Compressors may be linked to a gas blending panel to make nitrox, trimix, heliair or heliox mixes. The panel controls the decanting of oxygen and helium from cylinders bought from commercial gas suppliers.

As it is not possible to decant to a diving cylinder from a storage cylinder that holds gas at a lower pressure than the diving cylinder, the expensive gas in low pressure storage cylinders is not easily consumed and may go to waste when the storage cylinder is returned to the supplier. The cascade system may be used with a bank of storage cylinders to economically consume these high cost gases so that the economically maximum gas is used from the bank. This involves filling a diving cylinder by first decanting from the bank cylinder with the lowest pressure that is higher than the diving cylinder's pressure and then from the next higher-pressure bank cylinder in succession until the diving cylinder is full.
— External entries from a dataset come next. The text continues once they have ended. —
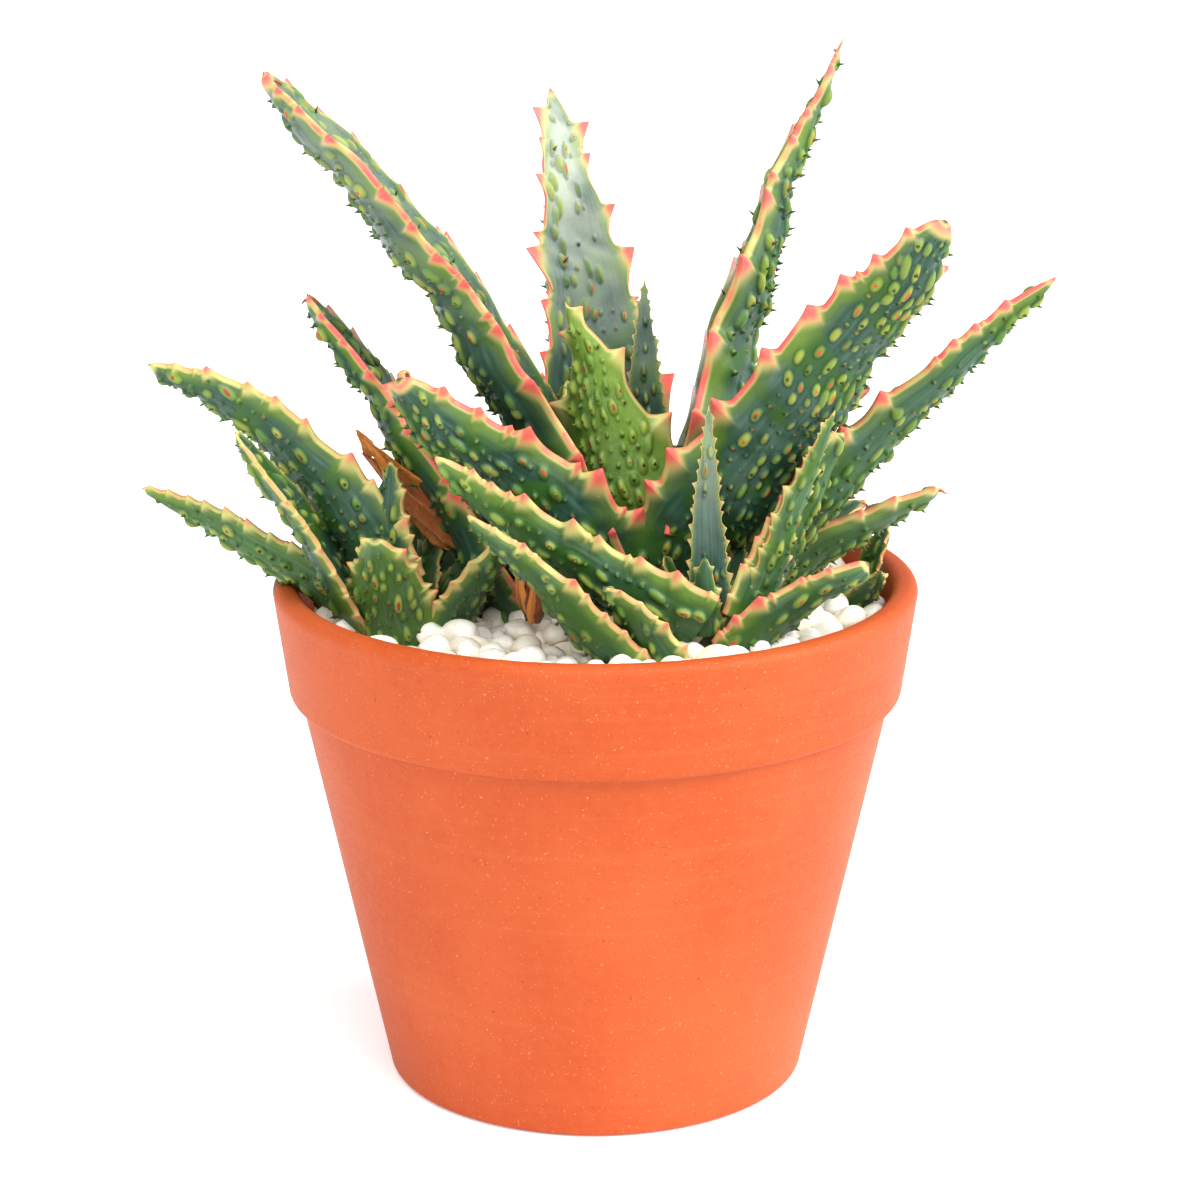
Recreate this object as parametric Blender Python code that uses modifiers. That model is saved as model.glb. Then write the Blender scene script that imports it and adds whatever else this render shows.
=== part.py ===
"""A potted aloe: terracotta pot, soil, pebble bed, stems and four clumps of toothed leaves.

Metres, +Z up. The origin is the centre of the pot's foot, on the surface it stands on.
The leaves are laid out by clump: each foot is worked out from its clump's middle, and each
blade from its direction, lean, bend, sweep, length and width.
"""

import itertools
import math

import bmesh
import bpy
from mathutils import Matrix, Vector
from mathutils.bvhtree import BVHTree

MM = 0.001
GAP = 0.35 * MM
WALL_GAP = 0.56 * MM
CUT_GAP = 0.49 * MM
MERGE_STEPS = (0.02 * MM, 0.05 * MM, 0.1 * MM, 0.2 * MM)
NUDGES = (0, 0.05 * MM, -0.05 * MM, 0.1 * MM, -0.1 * MM)
PINHOLE_AREA = 0.5 * MM * MM

# Driving sizes of the pot
RIM_RADIUS = 75.0 * MM
POT_HEIGHT = 120.0 * MM
BAND_HEIGHT = 27.0 * MM
BAND_STEP = 2.8 * MM
BAND_TAPER = 3.2 * MM
EDGE_ROUND = 2.0 * MM
FOOT_RADIUS = 49.5 * MM
WALL = 6.0 * MM
FLOOR = 7.0 * MM
DRAIN_RADIUS = 7.0 * MM
LIP_ROUND = 2.5 * MM
TURN_STEPS = 56

# Filling
BED_TOP = POT_HEIGHT - 8.5 * MM
BED_DEPTH = 9.0 * MM
STEM_ROOT = 14.0 * MM

# Leaf blade
STATIONS = 11
THICK_SHARE = 0.32
CHANNEL_SHARE = 0.12
EDGE_THICKNESS = 1.2 * MM
TIP_SHARE = 0.06

# Clump: middle x and y, stem radius and stem height above the bed, in mm
CLUMPS = {
    "main": (12, 0, 8, 22),
    "left": (-43, -13, 5, 5),
    "front": (25, -30, 5, 6),
    "right": (60, 6, 3, 3),
}

# Leaf: clump, distance out, height above the bed, direction, lean, bend, sweep, length, width, roll
# and taper, in millimetres and degrees. Direction 0 is +X and 90 is the back. A lean over 90 reaches
# back over the clump. A taper of 0.4 is a blunt blade and 0.8 an even point. Young inner leaves
# come first, because an older leaf is cut back where it meets a younger one.
LEAVES = {
    "leaf_heart_front": ("main", 2, 24, 205, 72, -5, 0, 54, 33, 55, 1.0),
    "leaf_heart_spear": ("main", 3, 28, 95, 85, 0, 0, 49, 12, 0, 0.8),
    "leaf_heart_left": ("main", 10, 18, 150, 74, -5, 0, 36, 20, 0, 0.55),
    "leaf_heart_right": ("main", 9, 20, 40, 64, -5, 0, 32, 18, -10, 0.55),
    "leaf_broad_right": ("main", 7, 14, 324, 54, -8, 0, 111, 36, -25, 0.4),
    "leaf_tall_right": ("main", 5, 22, 22, 78, -22, 0, 119, 46, -24, 1.05),
    "leaf_back": ("main", 11, 14, 120, 76, -10, 0, 108, 38, 0, 0.72),
    "leaf_tall_left": ("main", 8, 20, 198, 66, -27, 0, 136, 36, -12, 0.42),
    "leaf_broad_front": ("main", 3, 10, 212, 42, -4, 0, 81, 36, 25, 0.42),
    "leaf_long_right": ("main", 16, 5, 345, 52, -14, 0, 110, 27, -20, 0.62),
    "leaf_low_right": ("main", 18, 3, 357, 42, -30, 0, 57, 24, -20, 0.55),
    "leaf_mid_left": ("main", 27, 4, 190, 61, -12, 0, 89, 28, -8, 0.48),
    "leaf_back_right": ("main", 16, 4, 62, 44, -24, 0, 78, 28, 0, 0.55),
    "leaf_back_low": ("main", 17, 3, 95, 38, -24, 0, 66, 28, 0, 0.55),
    "leaf_back_left": ("main", 16, 3, 145, 32, -14, 0, 62, 28, 0, 0.55),
    "leaf_back_outer": ("main", 20, 1, 30, 30, -14, 0, 44, 22, 0, 0.55),
    "leaf_dark_right": ("main", 32, 1, 12, 48, -10, 0, 29, 9, 0, 0.55),
    "left_small": ("left", 4, 6, 50, 72, -6, 0, 21, 9, 0, 0.55),
    "left_back_up": ("left", 5, 5, 250, 84, 0, 0, 36, 13, -20, 0.55),
    "left_broad": ("left", 7, 1, 256, 66, -20, 0, 31, 22, 0, 0.5),
    "left_cross": ("left", 9, 1, 325, 60, -25, 0, 37, 16, 0, 0.55),
    "left_long": ("left", 3, 12, 188, 68, -54, 0, 77, 24, 35, 0.5),
    "left_front": ("left", 8, 1, 210, 62, -14, 0, 60, 17, -30, 0.55),
    "left_low": ("left", 13, 6, 168, 32, -16, 0, 55, 16, 45, 0.55),
    "left_back_low": ("left", 9, 2, 105, 40, -20, 0, 40, 15, 0, 0.55),
    "left_back_right": ("left", 8, 3, 70, 64, -10, 0, 40, 17, 0, 0.55),
    "front_small": ("front", 4, 5, 265, 80, 0, 0, 18, 8, 0, 0.55),
    "front_spear": ("front", -5, 4, 92, 86, 0, 0, 52, 11, 0, 0.8),
    "front_thin_right": ("front", 9, 2, 350, 74, -8, 0, 57, 9, -55, 0.6),
    "front_mid_right": ("front", 7, 7, 15, 64, -8, -20, 48, 19, -40, 0.55),
    "front_long": ("front", 3, 9, 196, 28, 12, 0, 71, 24, 30, 0.55),
    "front_curl": ("front", 14, 1, 225, 62, -35, 0, 27, 16, 0, 0.55),
    "front_low_right": ("front", 6, 1, 342, 46, -24, 0, 38, 17, -25, 0.36),
    "front_narrow": ("front", 20, 0, 212, 48, -10, 0, 57, 17, 10, 0.55),
    "front_bud_left": ("front", 2, 3, 150, 62, 0, 0, 19, 9, 0, 0.55),
    "front_bud_right": ("front", 8, 3, 60, 68, 0, 0, 22, 10, 0, 0.55),
    "left_inner": ("left", 6, 4, 10, 54, -10, 0, 34, 15, 0, 0.55),
    "right_up": ("right", 2, 1, 40, 66, -10, 0, 20, 9, 0, 0.6),
    "right_small": ("right", 3, 1, 175, 60, -10, 0, 13, 7, 0, 0.6),
    "right_low": ("right", 3, 1, 290, 44, -10, 0, 17, 10, 0, 0.6),
    "dry_leaf": ("left", 13, 19, 20, 128, 8, -30, 33, 8, 70, 0.6),
    "withered_offshoot": ("front", 36, 0, 172, 70, 30, 0, 13, 10, 0, 0.6),
}

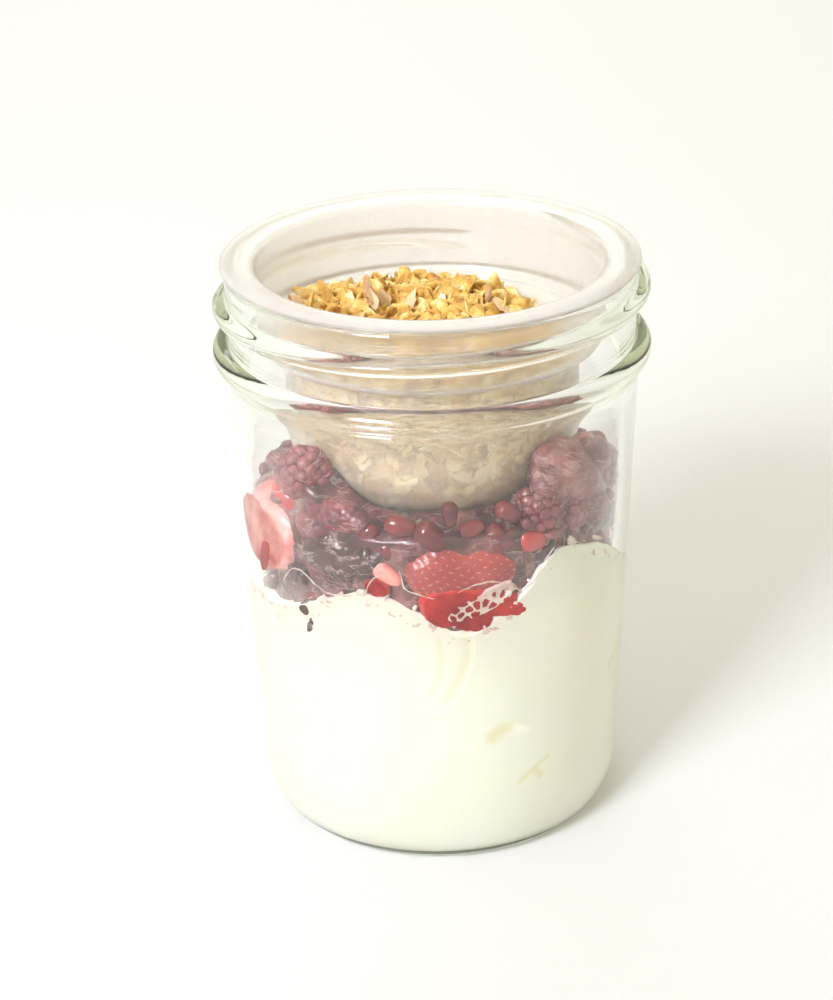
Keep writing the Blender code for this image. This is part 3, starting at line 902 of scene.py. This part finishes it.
def makeFruit():
    chance = random.Random(11)
    wet, dry = heap["wetGap"], heap["dryGap"]
    pulp = makeFruitSkin("fruit_pulp")
    finished("fruit_pulp", sleeve(pulpRings(), heap["pulpSegments"]), [pulp], ["berries"])

    def plain(name, places, wrinkle, gap, skin):
        fruit = bmesh.new()
        for index, (degrees, height, width, tall, depth, lean, tip) in enumerate(places):
            berry = wrinkledBerry(width * mm, tall * mm, Vector((0, index * 3.7, len(name))), wrinkle)
            gather(fruit, berry, setDown(degrees, height, depth, lean, tip))
        pressToGlass(fruit, gap)
        return finished(name, fruit, [skin])

    fruit, hairs = bmesh.new(), bmesh.new()
    for degrees, height, width, tall, depth, lean, tip in raspberries:
        place = setDown(degrees, height, depth, lean, tip)
        gather(fruit, raspberry(chance, width * mm, tall * mm), place)
        count = round(width * tall * raspberryForm["hairsPerArea"])
        gather(hairs, raspberryHairs(chance, width * mm, tall * mm, count), place)
    pressToGlass(fruit, dry)
    pressToGlass(hairs, dry)
    finished("raspberries", fruit, [makeFruitSkin("raspberry")])
    finished("raspberry_hairs", hairs, [makeFruitSkin("raspberry_hair")])

    fruit, pips = bmesh.new(), bmesh.new()
    for index, (degrees, height, width, tall, depth, lean, tip) in enumerate(strawberries):
        place = setDown(degrees, height, depth, lean, tip, 17 * index)
        seeds = seedDirections(round(width * tall * strawberryPits["seedsPerArea"]))
        gather(fruit, strawberry(width * mm, tall * mm, seeds, Vector((index * 5.3, 0, 0))), place)
        gather(pips, strawberrySeeds(chance, width * mm, tall * mm, seeds), place)
    pressToGlass(fruit, dry)
    pressToGlass(pips, dry)
    finished("strawberries", fruit, [makeFruitSkin("strawberry")])
    finished("strawberry_seeds", pips, [makeFruitSkin("strawberry_seed")])

    # how deep the skin's folds are in mm, and how far the fruit stays off the glass or goes into it
    plain("pale_fruit_pieces", paleFruit, 0.5, wet / 2, makeFruitSkin("pale_fruit"))
    plain("dusky_fruit_pieces", duskyFruit, 0.45, dry, makeFruitSkin("dusky_fruit"))
    darkSkin = makeFruitSkin("dark_berry")
    plain("dark_berries", darkBerries, 0.9, dry, darkSkin)
    plain("dark_bits", darkBits, 0.3, wet, darkSkin)
    plain("wet_fruit_pieces", wetFruit, 0.3, wet, makeFruitSkin("wet_fruit"))

    for name, places in (("dim_aril", dimArils), ("red_aril", redArils), ("pale_aril", paleArils)):
        fruit = bmesh.new()
        for degrees, height, length, depth, lean, tip in places:
            gather(fruit, aril(chance, length * mm), setDown(degrees, height, depth, lean, tip))
        pressToGlass(fruit, dry)
        finished(name + "s", fruit, [makeFruitSkin(name)])

    # loose drupelets lie between the bigger fruit, not inside it
    bigger = [(setDown(*spot[:2], spot[4]).translation, max(spot[2:4]) / 2 * mm)
              for spot in raspberries + strawberries + paleFruit + duskyFruit + darkBerries]
    fruit, drupelet = bmesh.new(), ball(2)
    for _ in range(heap["drupelets"]):
        degrees = chance.uniform(0, 360)
        low, high = yogurtEdge(degrees) / mm + 0.5, heapTop(degrees) / mm - 1.5
        place = setDown(degrees, chance.uniform(low, high), chance.uniform(1.2, 2.4))
        if any((place.translation - middle).length < reach for middle, reach in bigger):
            continue
        size = drawn(chance, heap["drupeletSize"])
        stretch = Matrix.Diagonal((size, size * chance.uniform(0.8, 1.5), size * chance.uniform(0.8, 1.5), 1))
        stamp(fruit, drupelet, place @ stretch)
    pressToGlass(fruit, dry)
    finished("loose_drupelets", fruit, [makeFruitSkin("loose_drupelet")])


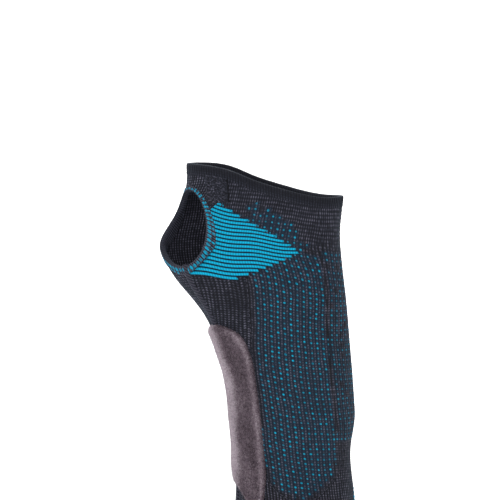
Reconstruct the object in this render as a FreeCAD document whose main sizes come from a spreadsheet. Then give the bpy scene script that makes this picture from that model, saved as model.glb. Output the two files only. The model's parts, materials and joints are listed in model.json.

The system maximizes the use of low-pressure bank gas and minimizes the use of high-pressure bank gas.

Another method for scavenging expensive low pressure gases is to pump it with a gas booster pump such as a Haskel pump, or to add it to the intake air of a suitable compressor at atmospheric pressure in a mixer known as a blending stick.

== Operation ==
A diving air compressor operator may be required to be formally certified as competent to operate a diving air compressor and to fill high pressure cylinders. In other jurisdictions the operator may be required to be competent to use the equipment and externally examine cylinders for compliance, but there may be no formal licence or registration required. In yet other jurisdictions there may be no control at all. National and/or state occupational health and safety legislation will usually apply.

There are two basic aspects which may be considered: The health and safety of the operator, who operates hazardous equipment, and is exposed to mechanical and noise hazard from the compressor machinery, high pressure equipment, and cylinders, and the health and safety of the user of the breathing gas, who relies on the compressor operator for quality assurance.